Yes, for calculations computable from the reconciliation statement itself. If the statement shows a management fee of $27,200 and your lease caps it at 5% of total expenses, you can compute the overcharge without invoices. The formal audit process is for verifying whether the total operating expenses figure itself is accurate.

How precise does my calculation need to be to send a dispute letter draft?

Precise enough that the landlord cannot dismiss it with a simple math error. Rounding to the nearest dollar is fine. Estimating line items because you do not have the full reconciliation statement is not. Get the statement first. Dispute letter drafts built on the landlord's own reported numbers are far stronger than those built on estimates.

Can I include interest in my CAM overcharge calculation?

Only if your lease or state law provides for interest on CAM overcharges. Some leases include interest provisions on disputed amounts. Do not add interest to your demand unless you have a legal basis for it. Check your specific lease language and consult a commercial real estate attorney if the amount is significant.

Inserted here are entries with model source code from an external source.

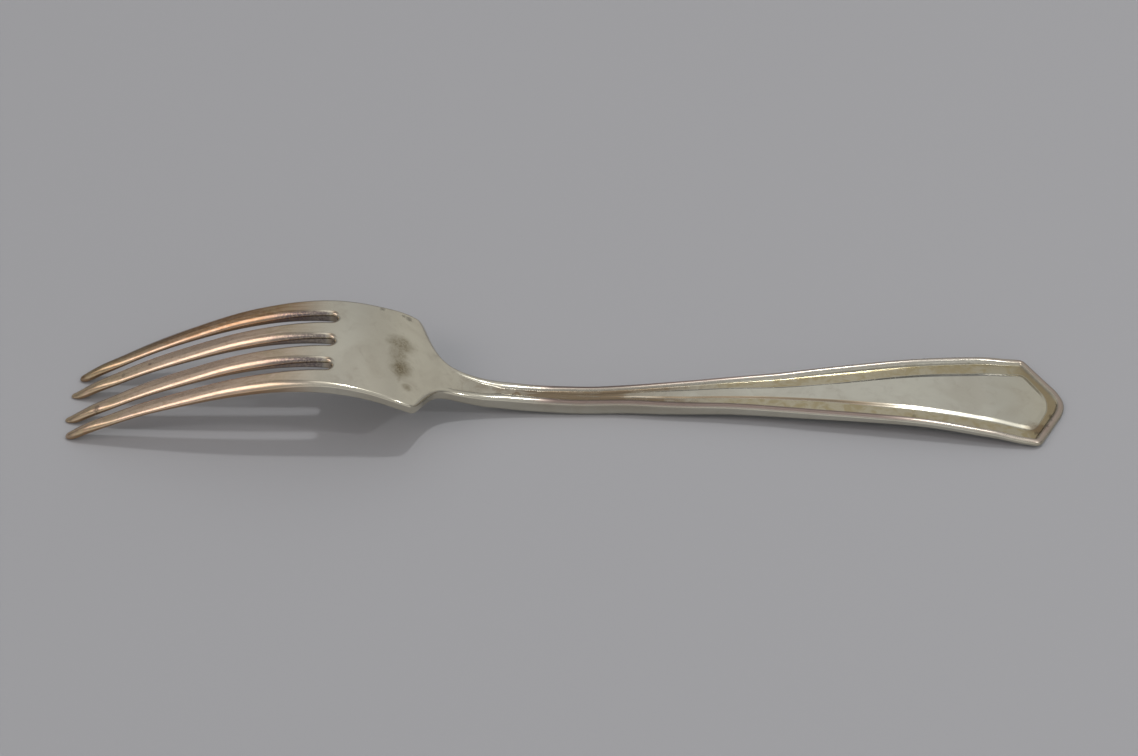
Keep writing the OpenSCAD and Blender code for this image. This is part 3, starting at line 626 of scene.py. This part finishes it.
def inner_points(shape, name, loop, limit):
    """Points inside the piece, none closer together than a few hundredths of a millimetre"""
    (x_low, y_low), (x_high, y_high) = loop.min(0), loop.max(0)
    found = ring_points(shape, name, x_low, x_high, limit)
    q = np.concatenate(found + [grid_points(shape, x_low, x_high, y_low, y_high)])
    if name in TINES:
        q = q[(q[:, 0] < x_high - CUT_GAP) & (q[:, 1] > y_low) & (q[:, 1] < y_high)]
        _, middle, half = shape.tine(TINES.index(name))
        q = q[np.abs(q[:, 1] - middle(q[:, 0])) < half(q[:, 0])]
    else:
        q = q[q[:, 0] > x_low + CUT_GAP]
        if name != "handle_end":
            q = q[q[:, 0] < x_high - CUT_GAP]
    seen = {}
    for row in q:
        seen.setdefault((round(row[0] / SAME_POINT), round(row[1] / SAME_POINT)), row)
    return np.array(list(seen.values()))


def triangulate(loop, inside):
    """Triangles over a piece in plan: its points, which given point each one is, and the faces"""
    plan = np.r_[loop, inside]
    edges = [(i, (i + 1) % len(loop)) for i in range(len(loop))]
    placed, _, faces, origin, _, _ = delaunay_2d_cdt([Vector(p) for p in plan], edges, [], 1, EXACT)
    source = np.array([o[0] if o else -1 for o in origin])
    p = np.array([plan[k] if k >= 0 else placed[i] for i, k in enumerate(source)])
    triangles = []
    for face in faces:
        a, b, c = (p[i] for i in face)
        turned = (b[0] - a[0]) * (c[1] - a[1]) - (b[1] - a[1]) * (c[0] - a[0])
        triangles.append(list(face) if turned > 0 else list(face)[::-1])
    return p, source, triangles


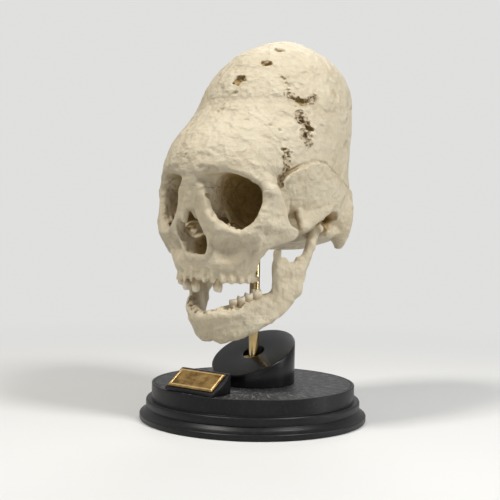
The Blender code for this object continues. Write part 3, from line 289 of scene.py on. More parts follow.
def tunnel(stations, outline, ragged=0.0, size=3.0):
    """Oval tube along Y: the distance from its middle line less a radius that is read around
    the outline (x, z points about its own middle) and scaled along the line."""
    stations = np.array(stations, float)
    outline = np.array(outline, float)
    angles = np.arctan2(outline[:, 1], outline[:, 0])
    order = np.argsort(angles)
    angles, spread = angles[order], np.hypot(*outline[order].T)
    fine = np.linspace(-math.pi, math.pi, 181)
    radius = np.interp(fine, angles, spread, period=math.tau)
    for _ in range(6):
        radius = (np.roll(radius, 3) + radius + np.roll(radius, -3)) / 3

    def field(x, y, z):
        cx, cz, scale = (np.interp(y, stations[:, 0], stations[:, k]) for k in (1, 2, 3))
        u, w = x - cx, z - cz
        far = np.hypot(u, w) - np.interp(np.arctan2(w, u), fine, radius) * scale
        far = np.maximum(far * 0.9, np.maximum(stations[0, 0] - y, y - stations[-1, 0]))
        return far + ragged * rough(x, y, z, size) if ragged else far
    wide = spread.max() * stations[:, 3].max() + ragged
    low = (stations[:, 1].min() - wide, stations[0, 0], stations[:, 2].min() - wide)
    high = (stations[:, 1].max() + wide, stations[-1, 0], stations[:, 2].max() + wide)
    return np.array(low), np.array(high), field


def outline_distance(points, u, v):
    """Distance of (u, v) from a closed outline, negative inside."""
    points = np.array(points, float)
    best = np.full(np.broadcast(u, v).shape, 1e9, np.float32)
    sign = np.ones(best.shape, np.float32)
    for (a, b), (c, d) in zip(points, np.roll(points, -1, 0)):
        du, dv = c - a, d - b
        at = np.clip(((u - a) * du + (v - b) * dv) / (du * du + dv * dv), 0, 1)
        best = np.minimum(best, (u - a - at * du) ** 2 + (v - b - at * dv) ** 2)
        if b != d:
            crosses = ((v >= b) != (v >= d)) & (u < a + (v - b) * du / dv)
            sign = np.where(crosses, -sign, sign)
    return sign * np.sqrt(best)


class Field:
    """Distances on a grid of points, negative inside the bone."""

    def __init__(self, low, high):
        self.low = np.floor(np.array(low, float) / STEP) * STEP
        self.count = np.ceil((np.array(high, float) - self.low) / STEP).astype(int) + 1
        self.value = np.full(self.count, 60.0, np.float32)

    def axes(self, start=(0, 0, 0), stop=None):
        stop = self.count if stop is None else stop
        lines = [(self.low[k] + STEP * np.arange(start[k], stop[k])).astype(np.float32)
                 for k in range(3)]
        return lines[0][:, None, None], lines[1][None, :, None], lines[2][None, None, :]

    def change(self, form, blend, cut=False):
        """Melt a form into the bone, or cut it out, on the part of the grid that it reaches."""
        low, high, shape = form
        start = np.clip(np.floor((low - blend - 2 - self.low) / STEP), 0, self.count - 1)
        stop = np.clip(np.ceil((high + blend + 2 - self.low) / STEP) + 1, 0, self.count)
        start, stop = start.astype(int), stop.astype(int)
        if (stop <= start).any():
            return
        part = tuple(slice(a, b) for a, b in zip(start, stop))
        new = shape(*self.axes(start, stop)).astype(np.float32)
        old = self.value[part]
        self.value[part] = -melt(-old, new, blend) if cut else melt(old, new, blend)

    def add(self, blend, *forms):
        for form in forms:
            self.change(form, blend)

    def cut(self, blend, *forms):
        for form in forms:
            self.change(form, blend, True)

    def mirrored(self):
        """The whole of a field whose grid starts at X = 0."""
        whole = Field((0, 0, 0), (1, 1, 1))
        whole.low = self.low * (0, 1, 1) - (STEP * (self.count[0] - 1), 0, 0)
        whole.value = np.concatenate((self.value[:0:-1], self.value))
        whole.count = np.array(whole.value.shape)
        return whole


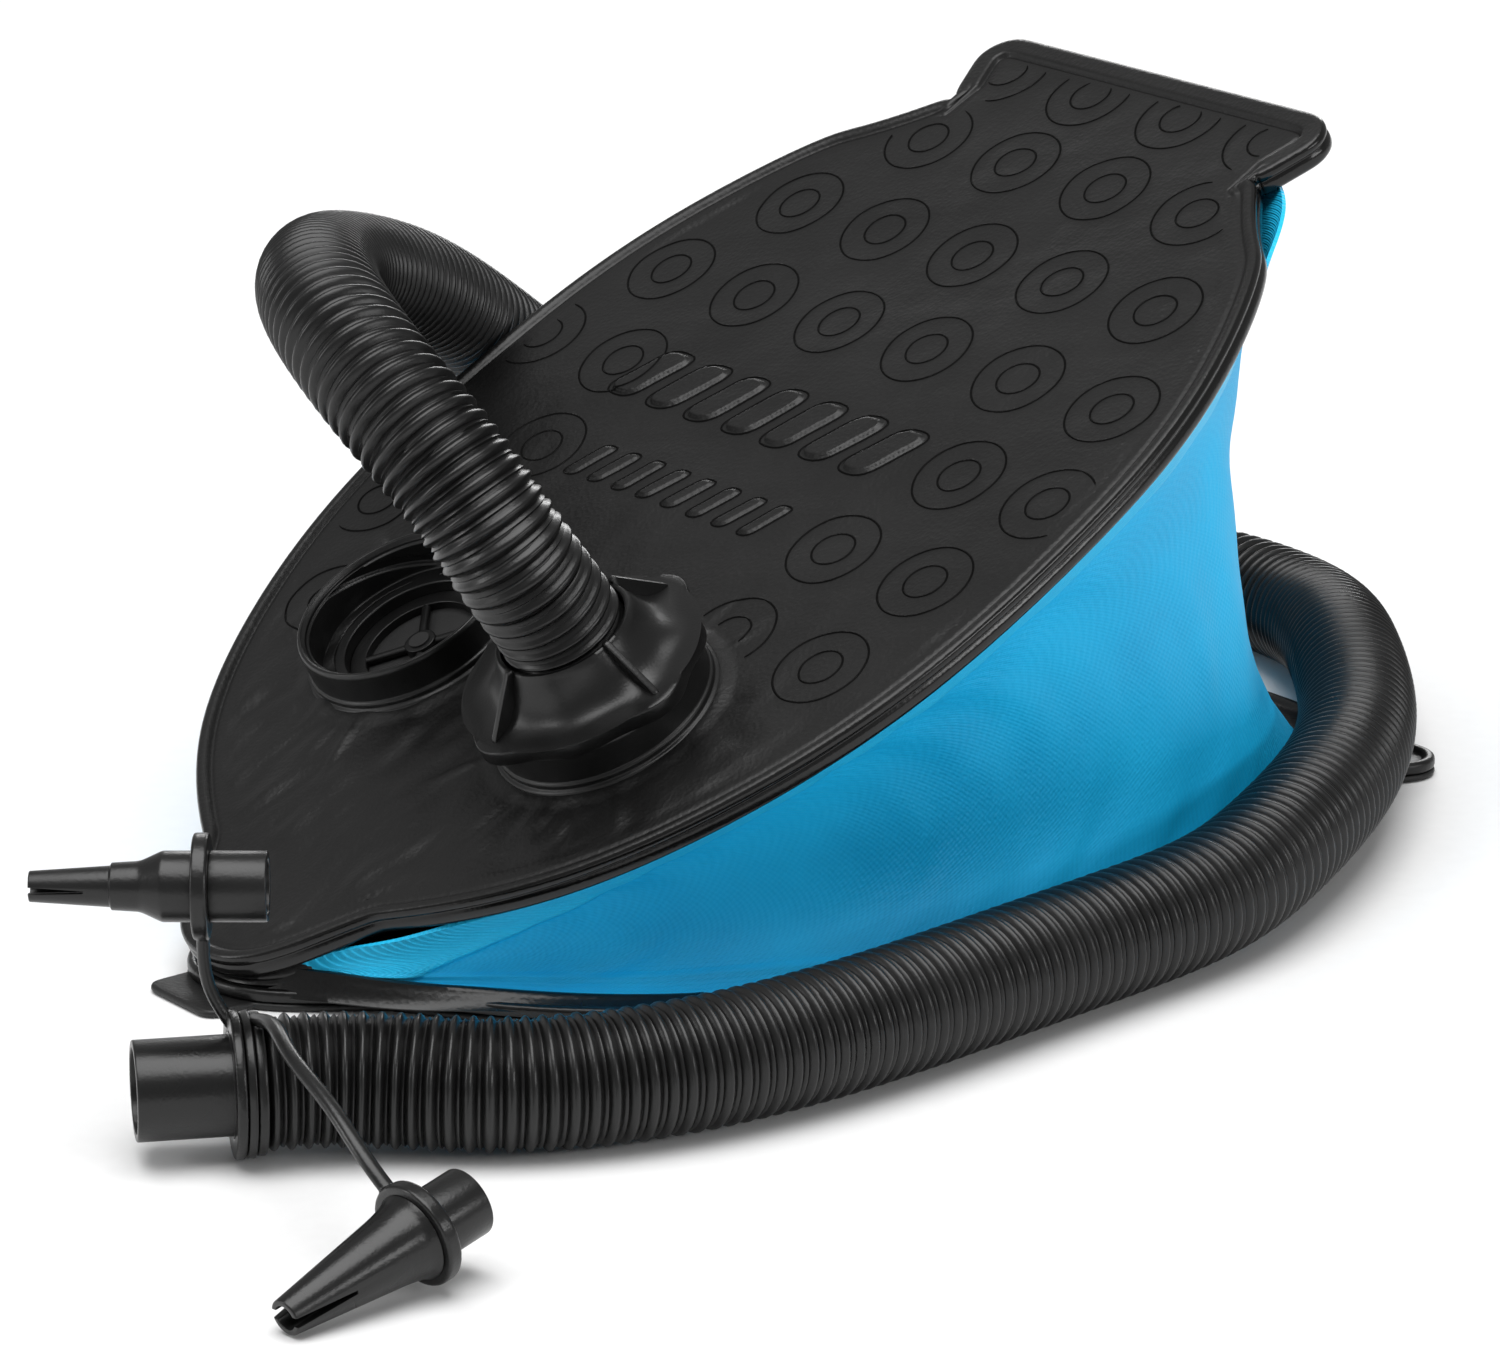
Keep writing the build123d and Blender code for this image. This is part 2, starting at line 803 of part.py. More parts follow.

What if the reconciliation statement does not show line-item detail?

That is a problem with the statement itself. Most tenant-favorable leases require reasonably detailed reconciliation statements. If your landlord provides only a total number without line-item breakdown, cite that lease provision and demand itemization before your dispute window closes.

What is a cam overcharge calculator?

A CAM overcharge calculator applies forensic detection rules to your specific lease terms and reconciliation figures to produce a dollar amount for each billing error found. The calculations cover management fee cap verification (lease cap rate times permitted base versus billed fee), pro-rata share arithmetic (your SF divided by the lease-defined denominator versus the landlord's stated percentage), CapEx exclusion checks (full cost of improperly expensed capital items times your pro-rata share), and CAM cap compliance (cumulative or compounded ceiling versus billed amount). CAMAudit runs all 14 overcharge checks automatically and outputs the dollar amount for each finding.

What is the cam recovery formula?

CAM recovery equals the sum of (permitted amount minus billed amount) for each violation found. For a management fee violation: recovery equals billed fee minus (lease cap rate times permitted base). For a pro-rata error: recovery equals CAM pool times (billed share minus permitted share). For a CapEx inclusion: recovery equals full improperly included cost times your pro-rata share. Total recovery is the sum across all 14 detection categories and all years within your dispute scope.